THE EXERCISE – Within the entries below, find the portion that opens with the line containing "for piece in" and closes with the line containing "obj.matrix_world = Matrix.Identity(4)". Retype that portion exactly and only.

GIVEN DATA –
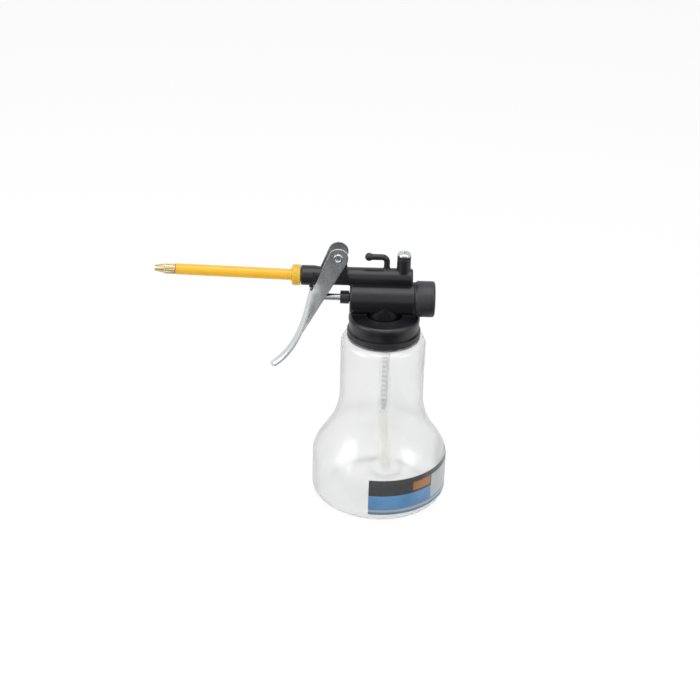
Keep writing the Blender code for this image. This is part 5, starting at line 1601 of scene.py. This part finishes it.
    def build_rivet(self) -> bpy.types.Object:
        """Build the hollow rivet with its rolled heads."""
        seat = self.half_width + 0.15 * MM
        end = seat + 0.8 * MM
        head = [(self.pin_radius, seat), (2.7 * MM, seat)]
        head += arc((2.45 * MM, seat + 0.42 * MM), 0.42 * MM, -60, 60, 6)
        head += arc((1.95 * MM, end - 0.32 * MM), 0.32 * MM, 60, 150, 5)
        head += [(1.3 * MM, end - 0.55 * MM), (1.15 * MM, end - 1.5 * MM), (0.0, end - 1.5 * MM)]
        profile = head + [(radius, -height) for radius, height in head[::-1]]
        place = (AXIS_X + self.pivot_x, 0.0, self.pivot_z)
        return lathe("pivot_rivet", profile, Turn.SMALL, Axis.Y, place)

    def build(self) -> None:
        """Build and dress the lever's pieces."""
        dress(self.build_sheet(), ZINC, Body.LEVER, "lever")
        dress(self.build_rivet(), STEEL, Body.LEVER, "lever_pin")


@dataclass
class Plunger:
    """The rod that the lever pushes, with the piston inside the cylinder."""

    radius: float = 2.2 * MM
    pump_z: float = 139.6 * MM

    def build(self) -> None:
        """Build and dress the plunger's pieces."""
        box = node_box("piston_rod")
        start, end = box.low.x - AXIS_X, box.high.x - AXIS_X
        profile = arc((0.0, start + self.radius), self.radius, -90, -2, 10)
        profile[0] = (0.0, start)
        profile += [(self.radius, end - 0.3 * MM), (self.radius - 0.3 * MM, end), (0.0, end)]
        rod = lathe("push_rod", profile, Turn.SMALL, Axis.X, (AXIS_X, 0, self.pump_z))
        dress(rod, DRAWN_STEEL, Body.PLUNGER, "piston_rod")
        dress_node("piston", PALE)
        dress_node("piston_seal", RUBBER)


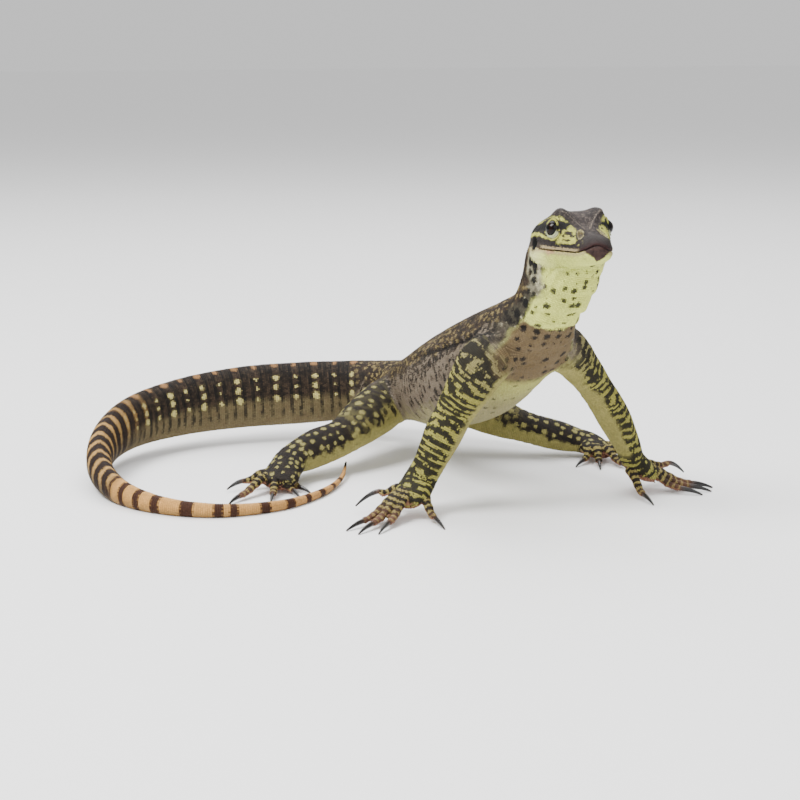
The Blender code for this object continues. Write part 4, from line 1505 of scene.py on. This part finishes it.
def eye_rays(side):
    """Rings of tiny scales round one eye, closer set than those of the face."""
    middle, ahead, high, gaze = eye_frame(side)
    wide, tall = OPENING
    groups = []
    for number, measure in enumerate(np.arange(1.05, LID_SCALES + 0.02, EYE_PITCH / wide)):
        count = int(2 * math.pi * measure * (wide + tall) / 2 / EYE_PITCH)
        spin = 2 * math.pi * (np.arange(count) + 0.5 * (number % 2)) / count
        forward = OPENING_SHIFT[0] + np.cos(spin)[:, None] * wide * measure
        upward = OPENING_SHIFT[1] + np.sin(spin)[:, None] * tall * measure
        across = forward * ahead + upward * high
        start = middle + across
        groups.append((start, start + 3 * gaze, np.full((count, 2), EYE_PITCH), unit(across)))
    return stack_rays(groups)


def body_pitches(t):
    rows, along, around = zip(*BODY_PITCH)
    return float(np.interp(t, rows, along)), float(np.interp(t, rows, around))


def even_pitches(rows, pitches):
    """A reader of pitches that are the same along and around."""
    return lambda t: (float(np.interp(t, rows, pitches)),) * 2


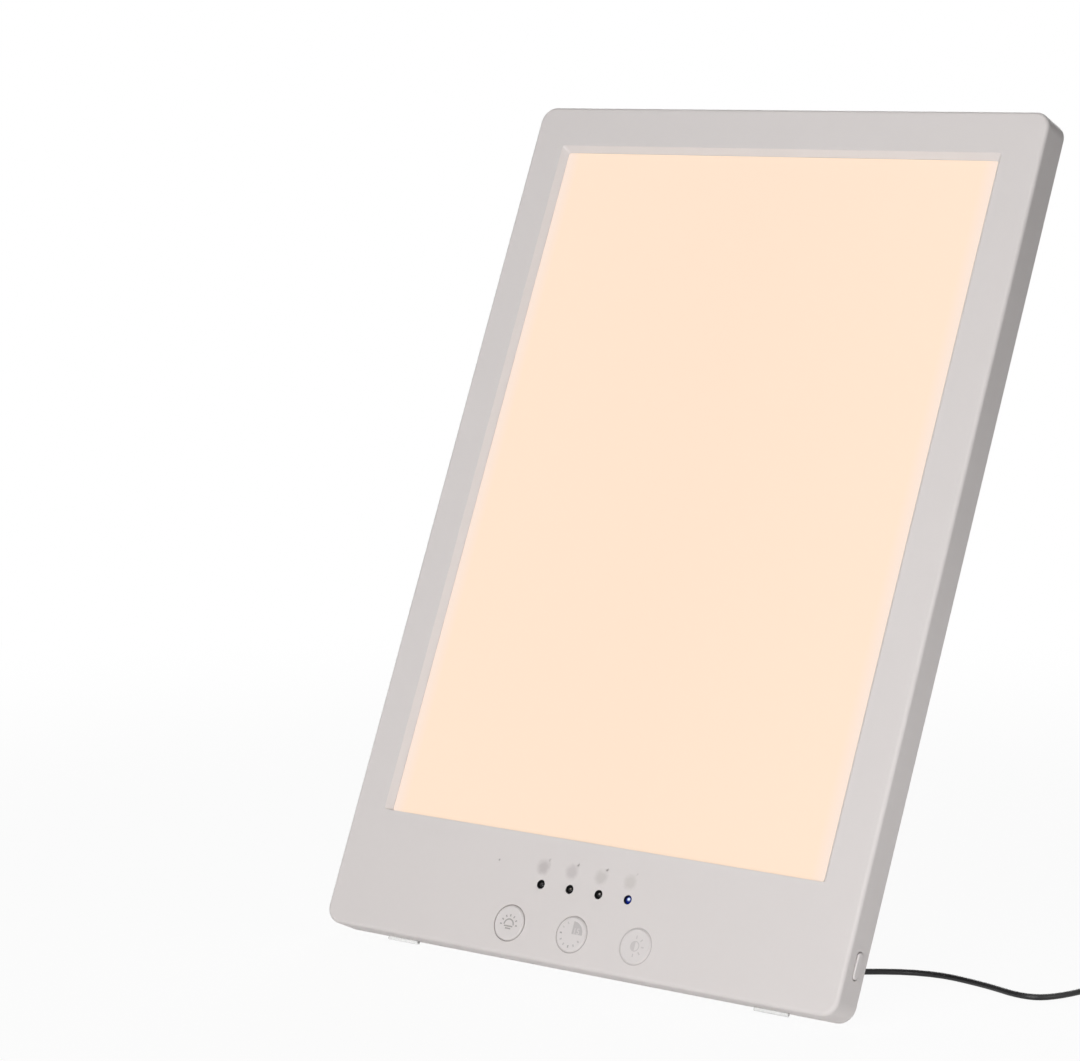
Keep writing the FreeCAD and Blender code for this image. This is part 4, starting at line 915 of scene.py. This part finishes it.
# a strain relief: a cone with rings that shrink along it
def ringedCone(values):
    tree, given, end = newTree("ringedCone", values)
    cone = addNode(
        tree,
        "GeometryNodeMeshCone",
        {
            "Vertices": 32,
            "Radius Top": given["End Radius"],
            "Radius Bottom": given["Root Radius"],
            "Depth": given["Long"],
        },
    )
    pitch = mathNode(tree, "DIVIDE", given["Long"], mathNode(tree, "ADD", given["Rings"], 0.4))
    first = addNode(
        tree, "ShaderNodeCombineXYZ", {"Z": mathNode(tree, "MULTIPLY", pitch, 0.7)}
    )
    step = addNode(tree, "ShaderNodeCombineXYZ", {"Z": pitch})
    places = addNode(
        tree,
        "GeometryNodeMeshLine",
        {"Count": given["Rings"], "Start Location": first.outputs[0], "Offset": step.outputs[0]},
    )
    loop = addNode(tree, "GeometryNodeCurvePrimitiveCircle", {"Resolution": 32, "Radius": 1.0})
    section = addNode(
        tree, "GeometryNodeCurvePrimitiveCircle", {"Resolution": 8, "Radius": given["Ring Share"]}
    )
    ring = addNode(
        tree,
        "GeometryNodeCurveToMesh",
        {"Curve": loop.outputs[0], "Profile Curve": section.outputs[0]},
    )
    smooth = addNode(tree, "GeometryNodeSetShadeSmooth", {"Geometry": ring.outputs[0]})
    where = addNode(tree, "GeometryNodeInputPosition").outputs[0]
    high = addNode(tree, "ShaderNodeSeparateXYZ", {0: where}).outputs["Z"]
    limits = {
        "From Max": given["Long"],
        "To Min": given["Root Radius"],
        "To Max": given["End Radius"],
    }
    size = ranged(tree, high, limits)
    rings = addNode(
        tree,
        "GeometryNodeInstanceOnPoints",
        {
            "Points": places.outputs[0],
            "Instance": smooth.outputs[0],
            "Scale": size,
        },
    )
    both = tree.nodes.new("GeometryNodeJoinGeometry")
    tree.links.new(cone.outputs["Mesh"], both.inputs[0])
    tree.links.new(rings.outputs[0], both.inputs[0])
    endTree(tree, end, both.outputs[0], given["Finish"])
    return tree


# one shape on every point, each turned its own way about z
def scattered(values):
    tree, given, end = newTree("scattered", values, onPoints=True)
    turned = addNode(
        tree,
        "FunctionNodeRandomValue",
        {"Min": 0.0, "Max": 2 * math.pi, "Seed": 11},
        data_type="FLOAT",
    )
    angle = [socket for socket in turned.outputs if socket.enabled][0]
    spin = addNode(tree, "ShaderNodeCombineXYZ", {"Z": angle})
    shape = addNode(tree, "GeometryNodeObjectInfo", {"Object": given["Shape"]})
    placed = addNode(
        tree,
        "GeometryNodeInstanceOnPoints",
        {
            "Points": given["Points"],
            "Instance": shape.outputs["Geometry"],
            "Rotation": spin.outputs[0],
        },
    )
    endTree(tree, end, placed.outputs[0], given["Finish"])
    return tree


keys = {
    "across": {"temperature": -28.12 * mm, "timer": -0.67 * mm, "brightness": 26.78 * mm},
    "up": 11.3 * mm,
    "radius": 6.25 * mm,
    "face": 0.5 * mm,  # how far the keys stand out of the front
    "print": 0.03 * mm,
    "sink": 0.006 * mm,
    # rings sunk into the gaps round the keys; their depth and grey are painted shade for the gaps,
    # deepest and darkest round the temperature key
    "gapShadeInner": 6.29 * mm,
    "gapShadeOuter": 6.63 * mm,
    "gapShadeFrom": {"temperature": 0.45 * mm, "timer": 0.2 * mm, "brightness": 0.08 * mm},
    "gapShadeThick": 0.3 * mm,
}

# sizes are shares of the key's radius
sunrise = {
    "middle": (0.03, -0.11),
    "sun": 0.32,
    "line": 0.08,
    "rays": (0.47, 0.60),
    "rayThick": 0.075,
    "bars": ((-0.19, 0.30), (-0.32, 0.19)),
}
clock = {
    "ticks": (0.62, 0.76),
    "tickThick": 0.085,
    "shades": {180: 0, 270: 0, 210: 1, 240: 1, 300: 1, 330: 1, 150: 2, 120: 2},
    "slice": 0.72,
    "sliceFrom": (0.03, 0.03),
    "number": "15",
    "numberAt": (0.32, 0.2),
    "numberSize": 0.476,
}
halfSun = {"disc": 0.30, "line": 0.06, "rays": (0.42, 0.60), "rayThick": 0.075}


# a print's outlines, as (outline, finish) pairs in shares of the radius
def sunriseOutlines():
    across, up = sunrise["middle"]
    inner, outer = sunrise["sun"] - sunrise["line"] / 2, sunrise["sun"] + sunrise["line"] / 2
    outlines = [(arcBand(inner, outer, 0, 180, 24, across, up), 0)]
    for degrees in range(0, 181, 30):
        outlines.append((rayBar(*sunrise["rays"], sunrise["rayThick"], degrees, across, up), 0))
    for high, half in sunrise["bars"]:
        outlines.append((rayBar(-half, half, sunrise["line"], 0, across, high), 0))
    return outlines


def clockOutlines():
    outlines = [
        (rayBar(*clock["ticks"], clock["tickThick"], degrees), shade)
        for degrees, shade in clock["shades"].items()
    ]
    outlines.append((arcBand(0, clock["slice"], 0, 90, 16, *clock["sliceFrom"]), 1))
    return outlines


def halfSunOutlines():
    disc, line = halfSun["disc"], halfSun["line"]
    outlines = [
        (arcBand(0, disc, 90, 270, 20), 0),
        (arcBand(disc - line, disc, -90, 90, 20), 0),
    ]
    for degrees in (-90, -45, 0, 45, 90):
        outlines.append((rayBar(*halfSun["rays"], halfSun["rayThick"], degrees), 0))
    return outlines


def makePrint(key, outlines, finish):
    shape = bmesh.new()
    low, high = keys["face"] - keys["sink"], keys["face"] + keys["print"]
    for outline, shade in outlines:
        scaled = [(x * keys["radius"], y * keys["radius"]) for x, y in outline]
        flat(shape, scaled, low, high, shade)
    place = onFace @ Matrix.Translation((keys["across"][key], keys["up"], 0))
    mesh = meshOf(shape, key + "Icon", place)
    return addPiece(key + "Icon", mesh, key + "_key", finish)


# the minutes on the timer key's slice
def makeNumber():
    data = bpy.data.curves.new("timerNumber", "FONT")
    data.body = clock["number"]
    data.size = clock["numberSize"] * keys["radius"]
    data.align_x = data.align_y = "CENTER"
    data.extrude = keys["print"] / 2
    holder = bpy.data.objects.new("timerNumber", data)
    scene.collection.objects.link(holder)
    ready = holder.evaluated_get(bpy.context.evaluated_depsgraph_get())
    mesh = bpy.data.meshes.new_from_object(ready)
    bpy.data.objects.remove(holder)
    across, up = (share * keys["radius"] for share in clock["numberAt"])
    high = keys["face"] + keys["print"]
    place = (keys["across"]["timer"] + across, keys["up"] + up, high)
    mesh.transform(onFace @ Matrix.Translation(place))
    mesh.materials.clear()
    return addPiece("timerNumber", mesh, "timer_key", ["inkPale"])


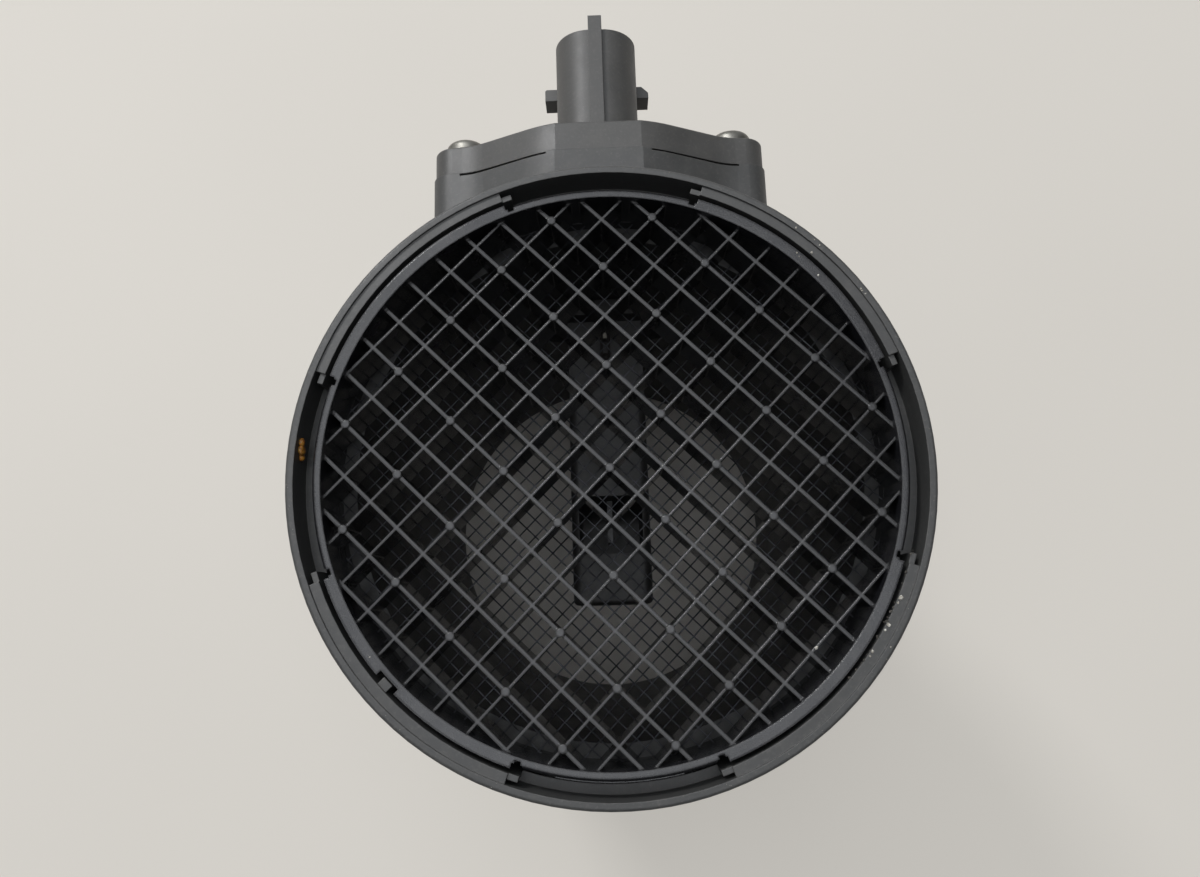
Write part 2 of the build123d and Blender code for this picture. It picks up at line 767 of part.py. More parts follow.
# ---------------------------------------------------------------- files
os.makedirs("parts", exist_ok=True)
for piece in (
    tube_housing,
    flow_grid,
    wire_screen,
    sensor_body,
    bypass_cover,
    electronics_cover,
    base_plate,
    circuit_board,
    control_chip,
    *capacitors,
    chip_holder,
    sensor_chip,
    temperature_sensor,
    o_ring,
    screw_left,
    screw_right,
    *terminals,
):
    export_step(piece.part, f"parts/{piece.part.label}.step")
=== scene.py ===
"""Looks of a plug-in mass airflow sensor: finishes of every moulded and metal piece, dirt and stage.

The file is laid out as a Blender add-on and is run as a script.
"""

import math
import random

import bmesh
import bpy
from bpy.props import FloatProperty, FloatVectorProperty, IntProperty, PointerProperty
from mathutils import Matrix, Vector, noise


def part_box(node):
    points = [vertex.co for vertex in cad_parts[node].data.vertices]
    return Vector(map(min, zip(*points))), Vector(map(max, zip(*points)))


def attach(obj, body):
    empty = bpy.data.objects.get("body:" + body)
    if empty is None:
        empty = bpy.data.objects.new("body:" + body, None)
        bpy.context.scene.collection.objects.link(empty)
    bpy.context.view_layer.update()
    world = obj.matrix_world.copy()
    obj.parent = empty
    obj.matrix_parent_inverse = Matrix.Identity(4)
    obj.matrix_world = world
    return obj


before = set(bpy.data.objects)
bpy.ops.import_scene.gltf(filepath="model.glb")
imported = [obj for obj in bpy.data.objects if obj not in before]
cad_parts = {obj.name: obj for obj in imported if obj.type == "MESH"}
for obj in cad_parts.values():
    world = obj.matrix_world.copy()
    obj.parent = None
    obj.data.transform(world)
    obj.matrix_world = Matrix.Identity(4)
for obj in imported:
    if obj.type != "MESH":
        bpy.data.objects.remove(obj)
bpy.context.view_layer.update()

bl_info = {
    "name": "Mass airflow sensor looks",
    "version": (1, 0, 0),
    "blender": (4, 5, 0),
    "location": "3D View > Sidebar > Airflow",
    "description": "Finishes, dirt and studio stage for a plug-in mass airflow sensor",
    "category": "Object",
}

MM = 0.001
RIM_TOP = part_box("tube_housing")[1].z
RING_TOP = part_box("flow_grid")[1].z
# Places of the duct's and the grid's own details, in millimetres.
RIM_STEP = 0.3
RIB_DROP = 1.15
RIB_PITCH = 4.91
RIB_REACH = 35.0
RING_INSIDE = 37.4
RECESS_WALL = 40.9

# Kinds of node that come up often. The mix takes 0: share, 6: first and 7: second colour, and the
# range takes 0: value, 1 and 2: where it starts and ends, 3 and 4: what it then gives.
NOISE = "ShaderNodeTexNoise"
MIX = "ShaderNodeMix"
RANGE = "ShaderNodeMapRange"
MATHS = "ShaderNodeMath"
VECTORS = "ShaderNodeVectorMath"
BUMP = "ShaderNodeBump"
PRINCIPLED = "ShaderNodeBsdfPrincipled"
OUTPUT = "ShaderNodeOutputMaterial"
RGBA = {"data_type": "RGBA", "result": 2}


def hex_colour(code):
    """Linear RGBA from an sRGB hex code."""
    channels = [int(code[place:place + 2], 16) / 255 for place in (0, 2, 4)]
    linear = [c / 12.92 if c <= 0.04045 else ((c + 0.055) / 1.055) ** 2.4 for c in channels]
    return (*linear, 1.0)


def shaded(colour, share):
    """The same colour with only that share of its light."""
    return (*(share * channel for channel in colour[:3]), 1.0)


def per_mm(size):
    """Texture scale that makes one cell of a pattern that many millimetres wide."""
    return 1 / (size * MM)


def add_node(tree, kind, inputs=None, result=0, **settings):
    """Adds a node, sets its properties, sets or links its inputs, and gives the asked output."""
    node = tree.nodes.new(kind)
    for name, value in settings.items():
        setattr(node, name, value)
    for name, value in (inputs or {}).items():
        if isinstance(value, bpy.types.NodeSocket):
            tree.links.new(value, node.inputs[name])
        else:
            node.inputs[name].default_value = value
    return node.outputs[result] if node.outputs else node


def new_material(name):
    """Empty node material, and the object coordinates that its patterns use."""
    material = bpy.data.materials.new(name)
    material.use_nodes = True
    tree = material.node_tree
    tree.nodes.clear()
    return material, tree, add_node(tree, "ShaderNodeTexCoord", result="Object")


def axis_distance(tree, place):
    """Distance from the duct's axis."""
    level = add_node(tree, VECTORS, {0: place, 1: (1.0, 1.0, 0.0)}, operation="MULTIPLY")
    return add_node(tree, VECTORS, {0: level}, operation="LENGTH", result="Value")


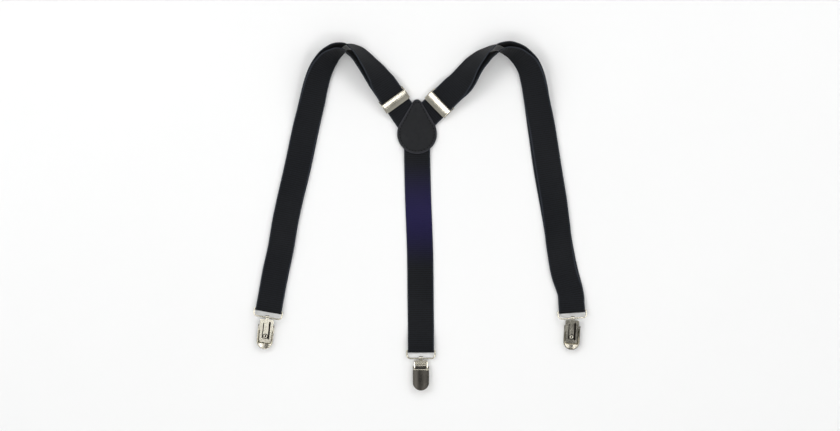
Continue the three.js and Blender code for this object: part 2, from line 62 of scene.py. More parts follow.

RESPONSE TO THE EXERCISE –
for piece in (
    tube_housing,
    flow_grid,
    wire_screen,
    sensor_body,
    bypass_cover,
    electronics_cover,
    base_plate,
    circuit_board,
    control_chip,
    *capacitors,
    chip_holder,
    sensor_chip,
    temperature_sensor,
    o_ring,
    screw_left,
    screw_right,
    *terminals,
):
    export_step(piece.part, f"parts/{piece.part.label}.step")
=== scene.py ===
"""Looks of a plug-in mass airflow sensor: finishes of every moulded and metal piece, dirt and stage.

The file is laid out as a Blender add-on and is run as a script.
"""

import math
import random

import bmesh
import bpy
from bpy.props import FloatProperty, FloatVectorProperty, IntProperty, PointerProperty
from mathutils import Matrix, Vector, noise


def part_box(node):
    points = [vertex.co for vertex in cad_parts[node].data.vertices]
    return Vector(map(min, zip(*points))), Vector(map(max, zip(*points)))


def attach(obj, body):
    empty = bpy.data.objects.get("body:" + body)
    if empty is None:
        empty = bpy.data.objects.new("body:" + body, None)
        bpy.context.scene.collection.objects.link(empty)
    bpy.context.view_layer.update()
    world = obj.matrix_world.copy()
    obj.parent = empty
    obj.matrix_parent_inverse = Matrix.Identity(4)
    obj.matrix_world = world
    return obj


before = set(bpy.data.objects)
bpy.ops.import_scene.gltf(filepath="model.glb")
imported = [obj for obj in bpy.data.objects if obj not in before]
cad_parts = {obj.name: obj for obj in imported if obj.type == "MESH"}
for obj in cad_parts.values():
    world = obj.matrix_world.copy()
    obj.parent = None
    obj.data.transform(world)
    obj.matrix_world = Matrix.Identity(4)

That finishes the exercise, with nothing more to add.